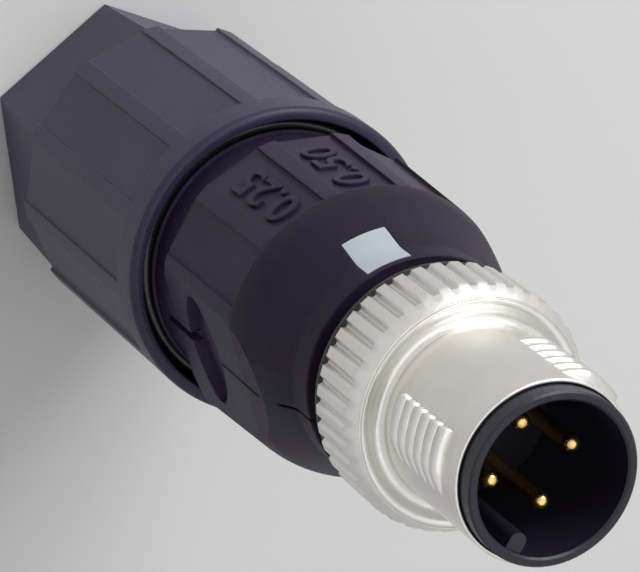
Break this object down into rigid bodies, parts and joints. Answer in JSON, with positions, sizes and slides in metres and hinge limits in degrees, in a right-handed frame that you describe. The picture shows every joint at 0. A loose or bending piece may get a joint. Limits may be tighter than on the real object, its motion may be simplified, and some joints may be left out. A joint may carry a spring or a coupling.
{
  "type": "m12 connector",
  "caption": "Round M12 cable plug with pin contacts, a knurled coupling ring that turns, a moulded housing and a hexagonal union nut that clamps the cable.",
  "frame": {"origin": "centre of the union nut's rear face, on which the plug stands", "axes": "+Z along the plug towards the mating face, +X towards the pale mark on the housing"},
  "size_m": [0.0202, 0.0202, 0.065],
  "materials": {
    "nut_plastic": "semi-matte moulded plastic, dark slate blue",
    "housing_plastic": "fine spark-eroded matte plastic, near black",
    "carrier_plastic": "moulded plastic, dark violet grey",
    "nickel_plate": "satin nickel plating on a zinc casting",
    "gold_plate": "gold plating on brass",
    "mark_plastic": "pale blue grey plastic",
    "seal_rubber": "smooth black rubber",
    "guide_plastic": "moulded plastic, mid grey",
    "cage_plastic": "moulded plastic, dark grey",
    "spring_steel": "bright spring steel"
  },
  "bodies": {
    "plug_body": {"housing": "housing_plastic", "index_mark": "mark_plastic", "pin_carrier": "carrier_plastic", "retaining_ring": "spring_steel", "friction_ring": "seal_rubber", "carrier_seal": "seal_rubber", "nut_seal": "seal_rubber", "contact_pin_1": "gold_plate", "contact_pin_2": "gold_plate", "contact_pin_3": "gold_plate", "contact_pin_4": "gold_plate"},
    "coupling_ring": {"coupling_ring": "nickel_plate"},
    "gland_core": {"wire_guide": "guide_plastic", "clamping_cage": "cage_plastic", "cable_seal": "seal_rubber"},
    "union_nut": {"union_nut": "nut_plastic"}
  },
  "joints": [
    {"name": "ring_turn", "type": "hinge", "parent": "plug_body", "child": "coupling_ring", "pos_m": [0, 0, 0.0524], "axis": [0, 0, 1], "continuous": true},
    {"name": "gland_slide", "type": "slide", "parent": "plug_body", "child": "gland_core", "axis": [0, 0, -1], "range_m": [0, 0.0053]},
    {"name": "nut_turn", "type": "hinge", "parent": "gland_core", "child": "union_nut", "pos_m": [0, 0, 0.014], "axis": [0, 0, -1], "range_deg": [0, 1260]}
  ],
  "couplings": [
    {"joint": "gland_slide", "follows": "nut_turn", "m_per_rad": 0.00023873}
  ]
}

☆ ☆ ☆ ☆

| WRITTEN TASK |
All of the data must be returned exactly.

| REPLY TO THE EXERCISE |
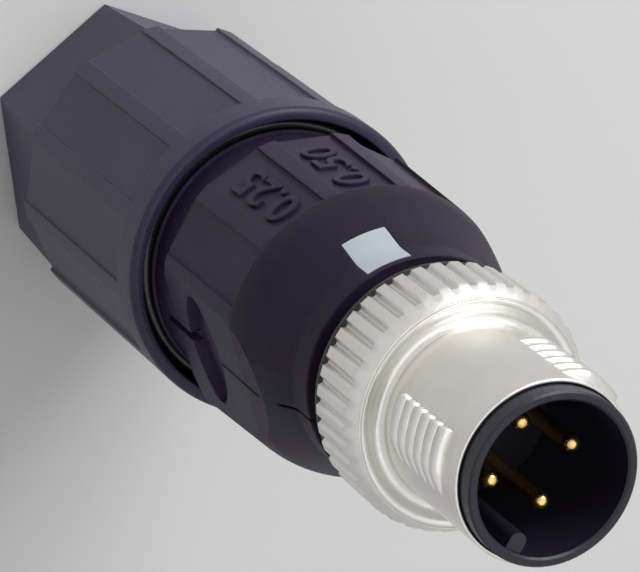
Break this object down into rigid bodies, parts and joints. Answer in JSON, with positions, sizes and slides in metres and hinge limits in degrees, in a right-handed frame that you describe. The picture shows every joint at 0. A loose or bending piece may get a joint. Limits may be tighter than on the real object, its motion may be simplified, and some joints may be left out. A joint may carry a spring or a coupling.
{
  "type": "m12 connector",
  "caption": "Round M12 cable plug with pin contacts, a knurled coupling ring that turns, a moulded housing and a hexagonal union nut that clamps the cable.",
  "frame": {"origin": "centre of the union nut's rear face, on which the plug stands", "axes": "+Z along the plug towards the mating face, +X towards the pale mark on the housing"},
  "size_m": [0.0202, 0.0202, 0.065],
  "materials": {
    "nut_plastic": "semi-matte moulded plastic, dark slate blue",
    "housing_plastic": "fine spark-eroded matte plastic, near black",
    "carrier_plastic": "moulded plastic, dark violet grey",
    "nickel_plate": "satin nickel plating on a zinc casting",
    "gold_plate": "gold plating on brass",
    "mark_plastic": "pale blue grey plastic",
    "seal_rubber": "smooth black rubber",
    "guide_plastic": "moulded plastic, mid grey",
    "cage_plastic": "moulded plastic, dark grey",
    "spring_steel": "bright spring steel"
  },
  "bodies": {
    "plug_body": {"housing": "housing_plastic", "index_mark": "mark_plastic", "pin_carrier": "carrier_plastic", "retaining_ring": "spring_steel", "friction_ring": "seal_rubber", "carrier_seal": "seal_rubber", "nut_seal": "seal_rubber", "contact_pin_1": "gold_plate", "contact_pin_2": "gold_plate", "contact_pin_3": "gold_plate", "contact_pin_4": "gold_plate"},
    "coupling_ring": {"coupling_ring": "nickel_plate"},
    "gland_core": {"wire_guide": "guide_plastic", "clamping_cage": "cage_plastic", "cable_seal": "seal_rubber"},
    "union_nut": {"union_nut": "nut_plastic"}
  },
  "joints": [
    {"name": "ring_turn", "type": "hinge", "parent": "plug_body", "child": "coupling_ring", "pos_m": [0, 0, 0.0524], "axis": [0, 0, 1], "continuous": true},
    {"name": "gland_slide", "type": "slide", "parent": "plug_body", "child": "gland_core", "axis": [0, 0, -1], "range_m": [0, 0.0053]},
    {"name": "nut_turn", "type": "hinge", "parent": "gland_core", "child": "union_nut", "pos_m": [0, 0, 0.014], "axis": [0, 0, -1], "range_deg": [0, 1260]}
  ],
  "couplings": [
    {"joint": "gland_slide", "follows": "nut_turn", "m_per_rad": 0.00023873}
  ]
}